I'm not qualified to say whether it is legitimate or not; i am unable to understand the mechanism of its action from the descriptions i have read. But, even if this hypothesis is correct, few astrophysicists appear to accept it.

The proposed result of the creil effect is a exchange in energy between photons of different energies passing through an excited medium. High energy photons lose energy (e.g. Visible light photons become 'redshifted'), and low energy photons gain energy (microwave background photons become 'blueshifted').

The proposer of the creil effect proposes several possibilities that follow from it:
1. Quasars, highly active radio sources, are believed to be extremely distant and ancient due to very heavily red-shifted spectra - and by implication, that they are immensely powerful in order to be so 'bright' at such distance. If, as seems plausible, the surrounding extra-stellar space supports the creil effect, then this redshift may, in part, be due to creil - and not purely due to hubble expansion. This, therefore, radically changes the imputed properties of quasars.

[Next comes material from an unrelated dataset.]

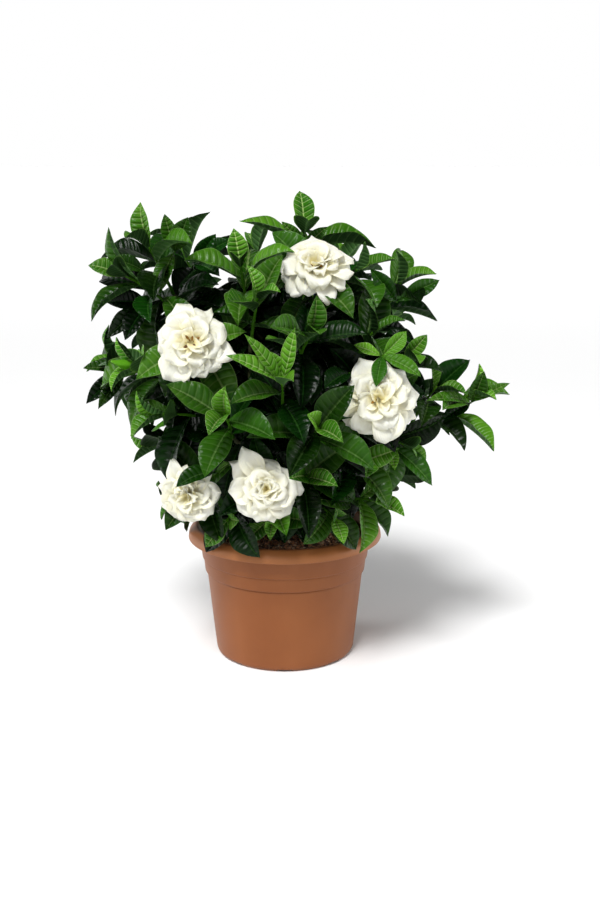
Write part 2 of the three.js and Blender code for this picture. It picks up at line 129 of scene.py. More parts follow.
class Sheaf:
    """Blocks of points, faces and point values that become one mesh object."""

    def __init__(self):
        self.points, self.quads, self.triangles, self.values = [], [], [], []
        self.count = 0

    def add(self, points, quads, triangles, **values):
        """Adds one closed surface. Each value is a number or one row of numbers for each point."""
        n = len(points)
        self.points.append(points)
        self.quads.append(quads + self.count)
        self.triangles.append(triangles + self.count)
        self.values.append({k: np.broadcast_to(np.asarray(v, float), (n, 3)) for k, v in values.items()})
        self.count += n

    def mesh(self, name, material, sharp):
        """The mesh object, in metres, with its values as point attributes. Its shading is smooth, but
        for edges of more than `sharp` degrees."""
        points = np.concatenate(self.points) * MM
        quads = np.concatenate(self.quads)
        triangles = np.concatenate(self.triangles)
        data = bpy.data.meshes.new(name)
        data.vertices.add(len(points))
        data.vertices.foreach_set("co", points.astype(np.float32).ravel())
        corners = np.concatenate([quads.ravel(), triangles.ravel()]).astype(np.int32)
        sizes = np.concatenate([np.full(len(quads), 4), np.full(len(triangles), 3)]).astype(np.int32)
        data.loops.add(len(corners))
        data.loops.foreach_set("vertex_index", corners)
        data.polygons.add(len(sizes))
        starts = np.concatenate([[0], np.cumsum(sizes)[:-1]]).astype(np.int32)
        data.polygons.foreach_set("loop_start", starts)
        data.polygons.foreach_set("loop_total", sizes)
        data.polygons.foreach_set("use_smooth", np.ones(len(sizes), bool))
        for key in self.values[0]:
            rows = np.concatenate([values[key] for values in self.values]).astype(np.float32)
            layer = data.attributes.new(key, "FLOAT_VECTOR", "POINT")
            layer.data.foreach_set("vector", rows.ravel())
        data.update(calc_edges=True)
        data.validate()
        data.set_sharp_from_angle(angle=np.radians(sharp))
        data.materials.append(material)
        made = bpy.data.objects.new(name, data)
        bpy.context.scene.collection.objects.link(made)
        return made


def tube_faces(rings, sides):
    """Faces of a closed tube whose points are: one foot point, `rings` rings of `sides` points, and
    one end point. Ring follows ring in quads, and each end is a fan of triangles."""
    i, j = np.meshgrid(np.arange(rings - 1), np.arange(sides), indexing="ij")
    k = (j + 1) % sides
    low, high = 1 + i * sides, 1 + (i + 1) * sides
    quads = np.stack([low + j, low + k, high + k, high + j], -1)
    j = np.arange(sides)
    k = (j + 1) % sides
    last = 1 + (rings - 1) * sides
    foot = np.stack([np.zeros_like(j), 1 + k, 1 + j], -1)
    end = np.stack([np.full_like(j, 1 + rings * sides), last + j, last + k], -1)
    return quads.reshape(-1, 4), np.concatenate([foot, end])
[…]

2. The creil effect, because of its reliance of the hyperfine splitting of energy states, shows some degree of quantization. It has been recognised for some time, that very active astronomical objects appear to have partially quantized redshifts. If the only source of redshift is assumed to be hubble expansion, the implication is that these bodies are arranged in concentric spherical shells, with the earth at the center. This conclusion is troubling. There have been a number of attempts to explain this apparent anomaly, with various degrees of success. The discoverer of the creil effect asserts that the preferred creil 'redshifts' match the observed quantization.

Doooooork.

 

[William Gaatjes]

Doooooork.

They know a lot more then people who are "in charge". The love for the work gives an edge in knowledge and intuition over the love to be in charge or the love of being famous, an idol.